### WORK INSTRUCTIONS
Extract the lines that carry the string "Blender" from the listing.
::: DATA FOR THIS EXERCISE
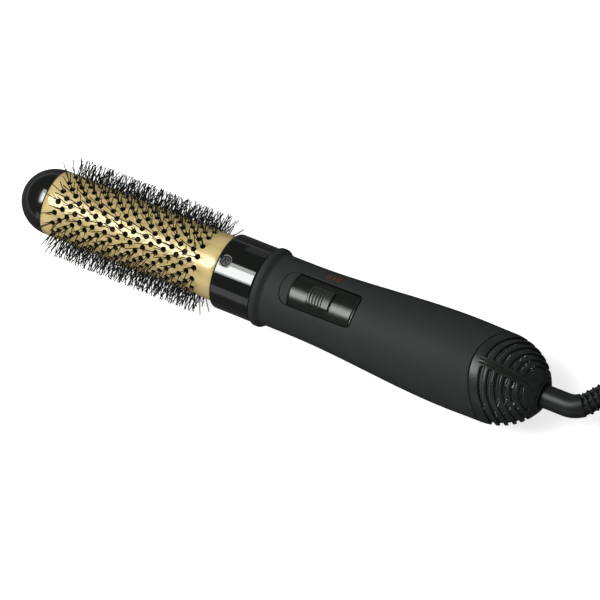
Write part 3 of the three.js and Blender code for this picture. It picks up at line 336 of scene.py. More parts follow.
::::::
::: DATA FOR THIS EXERCISE
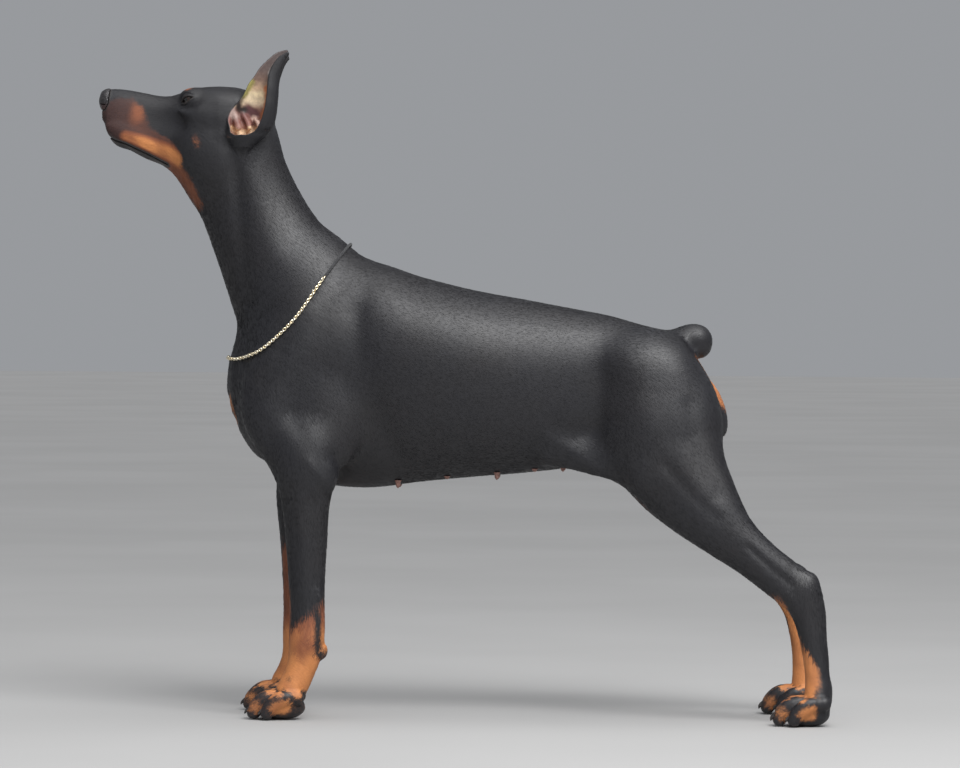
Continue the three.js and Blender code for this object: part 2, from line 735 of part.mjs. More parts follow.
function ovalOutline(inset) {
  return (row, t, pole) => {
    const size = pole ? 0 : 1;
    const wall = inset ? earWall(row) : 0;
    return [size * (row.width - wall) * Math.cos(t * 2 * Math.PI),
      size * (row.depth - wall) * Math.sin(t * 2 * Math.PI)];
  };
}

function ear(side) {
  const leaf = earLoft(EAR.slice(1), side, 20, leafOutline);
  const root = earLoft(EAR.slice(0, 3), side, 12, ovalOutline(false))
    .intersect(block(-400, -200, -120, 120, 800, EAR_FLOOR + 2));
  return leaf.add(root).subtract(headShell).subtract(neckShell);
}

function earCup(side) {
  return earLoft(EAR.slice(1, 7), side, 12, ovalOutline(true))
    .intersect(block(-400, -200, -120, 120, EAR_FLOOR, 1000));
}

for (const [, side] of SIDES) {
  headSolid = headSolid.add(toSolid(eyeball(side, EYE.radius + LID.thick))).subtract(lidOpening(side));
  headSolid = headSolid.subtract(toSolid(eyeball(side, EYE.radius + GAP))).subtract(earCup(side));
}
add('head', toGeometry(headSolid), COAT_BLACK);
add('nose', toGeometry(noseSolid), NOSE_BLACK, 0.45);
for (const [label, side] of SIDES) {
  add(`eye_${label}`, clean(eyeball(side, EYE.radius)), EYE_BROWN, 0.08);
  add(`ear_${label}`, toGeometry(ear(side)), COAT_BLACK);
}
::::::
::: DATA FOR THIS EXERCISE
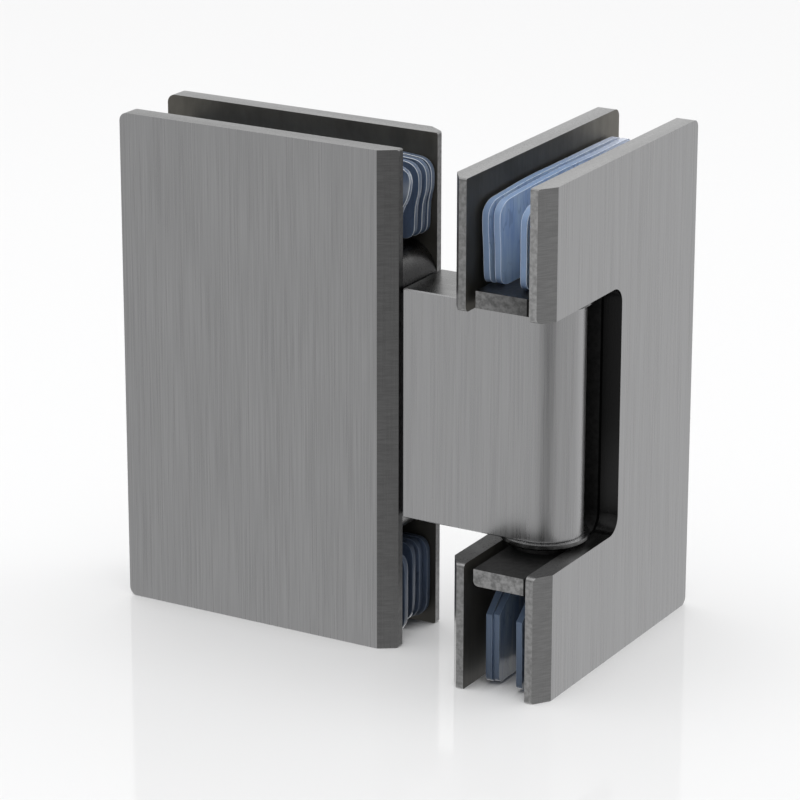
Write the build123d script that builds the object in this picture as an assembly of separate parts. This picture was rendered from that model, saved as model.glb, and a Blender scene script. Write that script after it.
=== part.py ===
::::::
### COMPLETE OUTPUT
Write part 3 of the three.js and Blender code for this picture. It picks up at line 336 of scene.py. More parts follow.
Continue the three.js and Blender code for this object: part 2, from line 735 of part.mjs. More parts follow.
Write the build123d script that builds the object in this picture as an assembly of separate parts. This picture was rendered from that model, saved as model.glb, and a Blender scene script. Write that script after it.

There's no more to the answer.